**What the exercise asks:** Reproduce, exactly and in full, only the lines below from the one containing "right_tie_slew, right_twist_at), -1))" through the one containing "bpy.data.objects.remove(obj)".

################

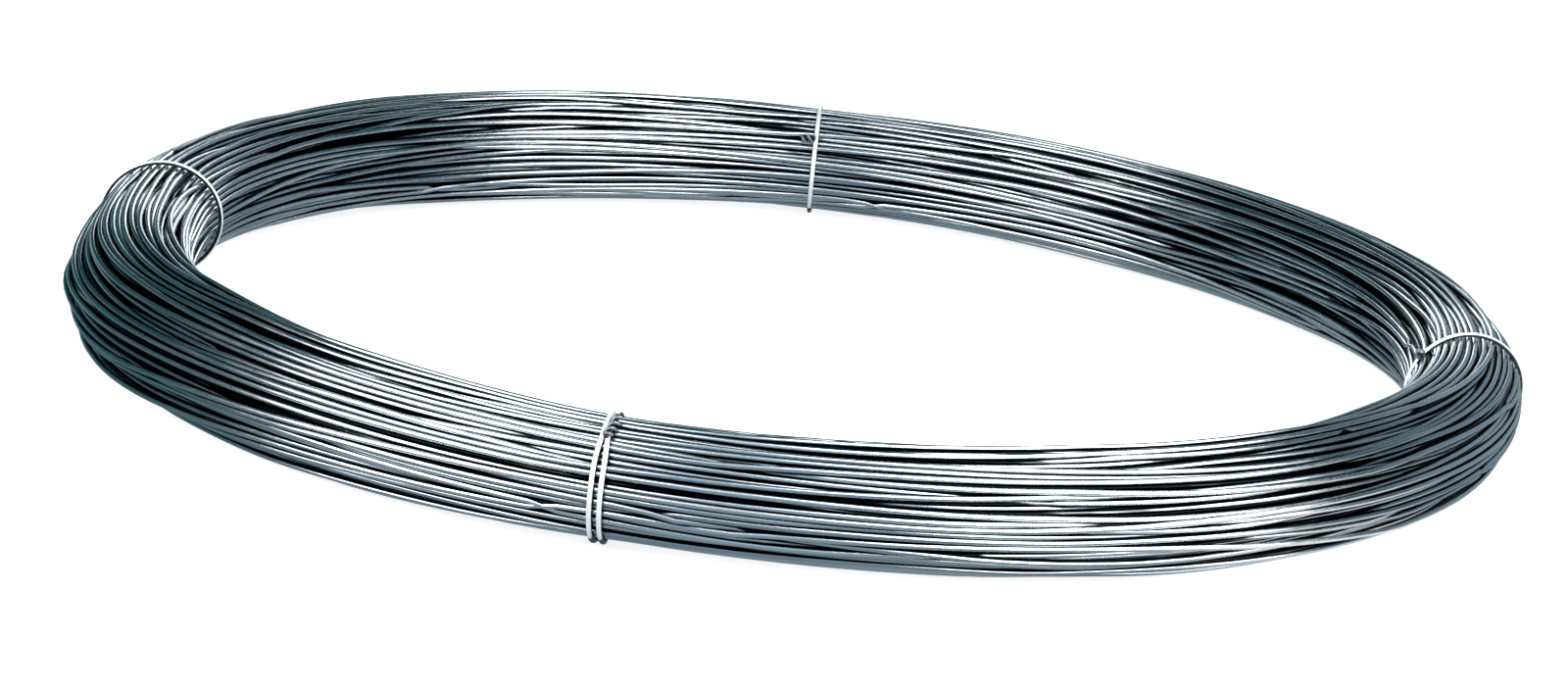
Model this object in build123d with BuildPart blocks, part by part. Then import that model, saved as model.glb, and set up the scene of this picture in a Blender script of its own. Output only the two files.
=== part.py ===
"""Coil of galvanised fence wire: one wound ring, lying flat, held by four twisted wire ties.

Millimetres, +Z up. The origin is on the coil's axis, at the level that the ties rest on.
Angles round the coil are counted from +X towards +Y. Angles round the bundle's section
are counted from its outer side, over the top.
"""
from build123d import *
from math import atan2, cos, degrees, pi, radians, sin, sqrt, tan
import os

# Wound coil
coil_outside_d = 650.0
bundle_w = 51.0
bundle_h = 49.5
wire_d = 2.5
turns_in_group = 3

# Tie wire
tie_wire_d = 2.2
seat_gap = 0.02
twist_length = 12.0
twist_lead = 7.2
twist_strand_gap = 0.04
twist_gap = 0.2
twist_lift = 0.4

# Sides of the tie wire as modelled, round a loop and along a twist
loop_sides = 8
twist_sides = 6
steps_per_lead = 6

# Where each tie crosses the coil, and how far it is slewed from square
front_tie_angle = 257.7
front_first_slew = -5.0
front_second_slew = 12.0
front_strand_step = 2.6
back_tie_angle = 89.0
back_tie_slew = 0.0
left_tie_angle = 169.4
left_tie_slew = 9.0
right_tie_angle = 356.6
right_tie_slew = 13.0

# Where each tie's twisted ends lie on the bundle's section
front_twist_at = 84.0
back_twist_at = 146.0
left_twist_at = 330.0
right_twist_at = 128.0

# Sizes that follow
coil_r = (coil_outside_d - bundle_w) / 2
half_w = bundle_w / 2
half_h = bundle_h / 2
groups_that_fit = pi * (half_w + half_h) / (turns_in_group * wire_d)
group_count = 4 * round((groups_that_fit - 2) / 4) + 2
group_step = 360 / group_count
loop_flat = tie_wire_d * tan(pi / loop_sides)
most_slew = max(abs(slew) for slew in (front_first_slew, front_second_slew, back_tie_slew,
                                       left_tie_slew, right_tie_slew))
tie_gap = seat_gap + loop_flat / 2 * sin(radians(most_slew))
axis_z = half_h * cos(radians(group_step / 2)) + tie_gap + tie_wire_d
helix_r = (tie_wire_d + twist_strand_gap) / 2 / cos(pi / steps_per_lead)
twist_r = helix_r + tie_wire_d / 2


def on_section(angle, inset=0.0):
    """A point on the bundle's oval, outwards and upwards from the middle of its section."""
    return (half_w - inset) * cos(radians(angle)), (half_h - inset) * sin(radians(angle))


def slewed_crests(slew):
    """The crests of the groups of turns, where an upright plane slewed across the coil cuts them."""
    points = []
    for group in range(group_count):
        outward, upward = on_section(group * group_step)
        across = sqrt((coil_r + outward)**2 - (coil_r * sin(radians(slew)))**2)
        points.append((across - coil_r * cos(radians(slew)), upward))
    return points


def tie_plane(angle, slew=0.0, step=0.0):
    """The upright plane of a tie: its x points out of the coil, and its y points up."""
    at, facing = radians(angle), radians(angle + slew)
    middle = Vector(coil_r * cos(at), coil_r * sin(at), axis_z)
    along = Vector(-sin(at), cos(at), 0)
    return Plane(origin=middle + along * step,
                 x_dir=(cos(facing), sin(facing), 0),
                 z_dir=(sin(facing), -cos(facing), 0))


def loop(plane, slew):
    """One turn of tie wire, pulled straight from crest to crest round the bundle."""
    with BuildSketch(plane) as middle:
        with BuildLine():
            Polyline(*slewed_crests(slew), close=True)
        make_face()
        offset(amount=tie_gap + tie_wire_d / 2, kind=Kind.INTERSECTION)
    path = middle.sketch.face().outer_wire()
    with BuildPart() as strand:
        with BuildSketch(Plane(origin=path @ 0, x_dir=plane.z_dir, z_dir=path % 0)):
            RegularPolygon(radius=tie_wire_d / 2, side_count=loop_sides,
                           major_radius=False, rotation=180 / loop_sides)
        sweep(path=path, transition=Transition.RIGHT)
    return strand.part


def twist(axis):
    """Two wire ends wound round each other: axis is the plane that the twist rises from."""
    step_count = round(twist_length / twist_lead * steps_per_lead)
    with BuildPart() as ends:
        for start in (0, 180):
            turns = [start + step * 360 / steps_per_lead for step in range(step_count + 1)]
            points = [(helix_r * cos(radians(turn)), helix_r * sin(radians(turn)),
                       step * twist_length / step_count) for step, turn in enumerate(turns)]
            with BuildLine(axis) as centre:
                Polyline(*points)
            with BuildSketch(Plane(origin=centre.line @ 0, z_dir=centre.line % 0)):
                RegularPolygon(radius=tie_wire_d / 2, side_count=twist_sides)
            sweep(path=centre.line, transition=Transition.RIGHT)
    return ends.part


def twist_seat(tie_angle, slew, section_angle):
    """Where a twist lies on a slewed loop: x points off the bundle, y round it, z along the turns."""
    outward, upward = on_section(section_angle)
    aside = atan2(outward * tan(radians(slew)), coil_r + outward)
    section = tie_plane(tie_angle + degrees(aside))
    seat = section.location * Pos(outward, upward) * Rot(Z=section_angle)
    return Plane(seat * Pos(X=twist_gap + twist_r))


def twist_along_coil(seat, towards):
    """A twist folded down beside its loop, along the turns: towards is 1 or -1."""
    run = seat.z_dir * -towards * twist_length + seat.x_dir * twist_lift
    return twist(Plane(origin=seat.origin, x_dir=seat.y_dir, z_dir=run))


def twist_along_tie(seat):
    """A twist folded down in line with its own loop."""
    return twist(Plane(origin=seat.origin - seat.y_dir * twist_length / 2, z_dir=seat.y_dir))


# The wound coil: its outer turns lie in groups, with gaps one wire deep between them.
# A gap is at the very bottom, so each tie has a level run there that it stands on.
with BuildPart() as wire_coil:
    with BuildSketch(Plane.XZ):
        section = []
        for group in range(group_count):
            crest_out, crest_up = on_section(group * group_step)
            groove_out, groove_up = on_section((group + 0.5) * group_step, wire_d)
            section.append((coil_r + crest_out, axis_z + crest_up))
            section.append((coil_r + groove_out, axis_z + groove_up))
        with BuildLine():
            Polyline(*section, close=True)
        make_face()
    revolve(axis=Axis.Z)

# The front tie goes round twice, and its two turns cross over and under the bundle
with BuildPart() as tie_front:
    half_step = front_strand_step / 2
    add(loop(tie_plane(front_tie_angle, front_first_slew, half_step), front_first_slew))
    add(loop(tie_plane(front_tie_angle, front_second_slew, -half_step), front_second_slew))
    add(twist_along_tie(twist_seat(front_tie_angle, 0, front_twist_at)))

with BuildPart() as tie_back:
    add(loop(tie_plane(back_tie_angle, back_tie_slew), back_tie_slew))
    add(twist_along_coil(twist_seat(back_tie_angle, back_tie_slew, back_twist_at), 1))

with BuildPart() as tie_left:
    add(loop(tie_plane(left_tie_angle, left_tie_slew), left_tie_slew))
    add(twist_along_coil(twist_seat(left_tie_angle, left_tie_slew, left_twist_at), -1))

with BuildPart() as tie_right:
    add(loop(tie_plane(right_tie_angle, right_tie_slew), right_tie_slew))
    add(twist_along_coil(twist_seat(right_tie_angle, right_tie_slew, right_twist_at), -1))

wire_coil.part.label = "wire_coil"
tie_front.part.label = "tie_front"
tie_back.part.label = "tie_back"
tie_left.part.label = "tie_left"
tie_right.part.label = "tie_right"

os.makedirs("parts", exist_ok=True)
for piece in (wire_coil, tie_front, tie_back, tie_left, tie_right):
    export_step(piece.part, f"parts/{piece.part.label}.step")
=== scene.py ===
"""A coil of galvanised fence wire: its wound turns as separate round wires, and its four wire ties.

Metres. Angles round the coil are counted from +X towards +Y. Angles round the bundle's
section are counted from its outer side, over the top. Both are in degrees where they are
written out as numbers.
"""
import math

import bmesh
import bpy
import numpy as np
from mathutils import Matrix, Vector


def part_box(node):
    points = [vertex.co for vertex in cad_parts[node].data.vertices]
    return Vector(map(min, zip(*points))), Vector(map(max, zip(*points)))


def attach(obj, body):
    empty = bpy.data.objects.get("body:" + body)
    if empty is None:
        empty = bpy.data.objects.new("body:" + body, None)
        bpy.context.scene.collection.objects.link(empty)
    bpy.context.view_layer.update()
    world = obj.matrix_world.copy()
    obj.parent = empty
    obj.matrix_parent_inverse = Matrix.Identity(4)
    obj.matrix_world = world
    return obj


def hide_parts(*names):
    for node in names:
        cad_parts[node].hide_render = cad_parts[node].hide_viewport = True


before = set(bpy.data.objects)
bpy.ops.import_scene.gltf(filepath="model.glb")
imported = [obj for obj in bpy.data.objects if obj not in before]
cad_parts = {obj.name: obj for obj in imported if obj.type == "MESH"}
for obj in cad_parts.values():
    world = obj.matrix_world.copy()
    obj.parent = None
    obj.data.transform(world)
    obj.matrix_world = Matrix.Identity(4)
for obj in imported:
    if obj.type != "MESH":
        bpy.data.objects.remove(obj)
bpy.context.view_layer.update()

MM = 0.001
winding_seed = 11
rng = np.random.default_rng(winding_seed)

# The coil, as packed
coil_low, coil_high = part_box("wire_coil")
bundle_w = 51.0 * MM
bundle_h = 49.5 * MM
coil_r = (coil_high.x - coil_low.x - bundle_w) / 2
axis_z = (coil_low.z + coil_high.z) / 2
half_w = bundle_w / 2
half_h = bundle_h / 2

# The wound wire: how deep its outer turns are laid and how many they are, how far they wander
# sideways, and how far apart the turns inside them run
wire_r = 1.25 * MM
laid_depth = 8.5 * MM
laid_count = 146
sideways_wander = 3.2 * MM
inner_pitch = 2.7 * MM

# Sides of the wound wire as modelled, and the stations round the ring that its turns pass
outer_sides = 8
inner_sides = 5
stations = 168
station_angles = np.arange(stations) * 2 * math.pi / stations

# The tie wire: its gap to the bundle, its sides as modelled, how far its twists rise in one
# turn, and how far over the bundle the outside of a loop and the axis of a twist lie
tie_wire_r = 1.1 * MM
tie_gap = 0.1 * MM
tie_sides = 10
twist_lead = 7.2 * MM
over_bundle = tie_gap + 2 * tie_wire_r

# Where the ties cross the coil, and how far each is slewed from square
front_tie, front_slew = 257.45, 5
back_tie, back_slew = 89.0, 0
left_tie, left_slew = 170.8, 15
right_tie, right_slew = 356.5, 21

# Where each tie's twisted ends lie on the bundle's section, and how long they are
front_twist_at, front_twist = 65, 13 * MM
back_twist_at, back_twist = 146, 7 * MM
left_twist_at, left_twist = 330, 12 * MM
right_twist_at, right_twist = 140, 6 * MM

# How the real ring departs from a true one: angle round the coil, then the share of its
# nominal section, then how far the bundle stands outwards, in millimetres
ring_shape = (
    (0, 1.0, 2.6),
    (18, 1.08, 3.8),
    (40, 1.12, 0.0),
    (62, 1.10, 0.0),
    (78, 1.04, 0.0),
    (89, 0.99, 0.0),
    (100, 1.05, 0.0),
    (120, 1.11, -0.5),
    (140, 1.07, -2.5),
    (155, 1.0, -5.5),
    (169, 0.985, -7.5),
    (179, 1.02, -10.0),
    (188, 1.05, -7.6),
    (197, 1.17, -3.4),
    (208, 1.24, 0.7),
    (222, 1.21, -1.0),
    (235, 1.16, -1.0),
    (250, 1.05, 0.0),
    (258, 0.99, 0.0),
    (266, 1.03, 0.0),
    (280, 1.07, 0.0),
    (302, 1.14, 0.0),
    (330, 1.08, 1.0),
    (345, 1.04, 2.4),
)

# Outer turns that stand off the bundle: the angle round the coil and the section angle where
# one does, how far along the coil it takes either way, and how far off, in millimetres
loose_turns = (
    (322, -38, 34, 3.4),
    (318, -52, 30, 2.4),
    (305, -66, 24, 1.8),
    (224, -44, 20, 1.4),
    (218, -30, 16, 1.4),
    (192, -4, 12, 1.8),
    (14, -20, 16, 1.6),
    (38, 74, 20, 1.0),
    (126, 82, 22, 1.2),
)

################

**Response to this task:**
    add(twist_along_coil(twist_seat(right_tie_angle, right_tie_slew, right_twist_at), -1))

wire_coil.part.label = "wire_coil"
tie_front.part.label = "tie_front"
tie_back.part.label = "tie_back"
tie_left.part.label = "tie_left"
tie_right.part.label = "tie_right"

os.makedirs("parts", exist_ok=True)
for piece in (wire_coil, tie_front, tie_back, tie_left, tie_right):
    export_step(piece.part, f"parts/{piece.part.label}.step")
=== scene.py ===
"""A coil of galvanised fence wire: its wound turns as separate round wires, and its four wire ties.

Metres. Angles round the coil are counted from +X towards +Y. Angles round the bundle's
section are counted from its outer side, over the top. Both are in degrees where they are
written out as numbers.
"""
import math

import bmesh
import bpy
import numpy as np
from mathutils import Matrix, Vector


def part_box(node):
    points = [vertex.co for vertex in cad_parts[node].data.vertices]
    return Vector(map(min, zip(*points))), Vector(map(max, zip(*points)))


def attach(obj, body):
    empty = bpy.data.objects.get("body:" + body)
    if empty is None:
        empty = bpy.data.objects.new("body:" + body, None)
        bpy.context.scene.collection.objects.link(empty)
    bpy.context.view_layer.update()
    world = obj.matrix_world.copy()
    obj.parent = empty
    obj.matrix_parent_inverse = Matrix.Identity(4)
    obj.matrix_world = world
    return obj


def hide_parts(*names):
    for node in names:
        cad_parts[node].hide_render = cad_parts[node].hide_viewport = True


before = set(bpy.data.objects)
bpy.ops.import_scene.gltf(filepath="model.glb")
imported = [obj for obj in bpy.data.objects if obj not in before]
cad_parts = {obj.name: obj for obj in imported if obj.type == "MESH"}
for obj in cad_parts.values():
    world = obj.matrix_world.copy()
    obj.parent = None
    obj.data.transform(world)
    obj.matrix_world = Matrix.Identity(4)
for obj in imported:
    if obj.type != "MESH":
        bpy.data.objects.remove(obj)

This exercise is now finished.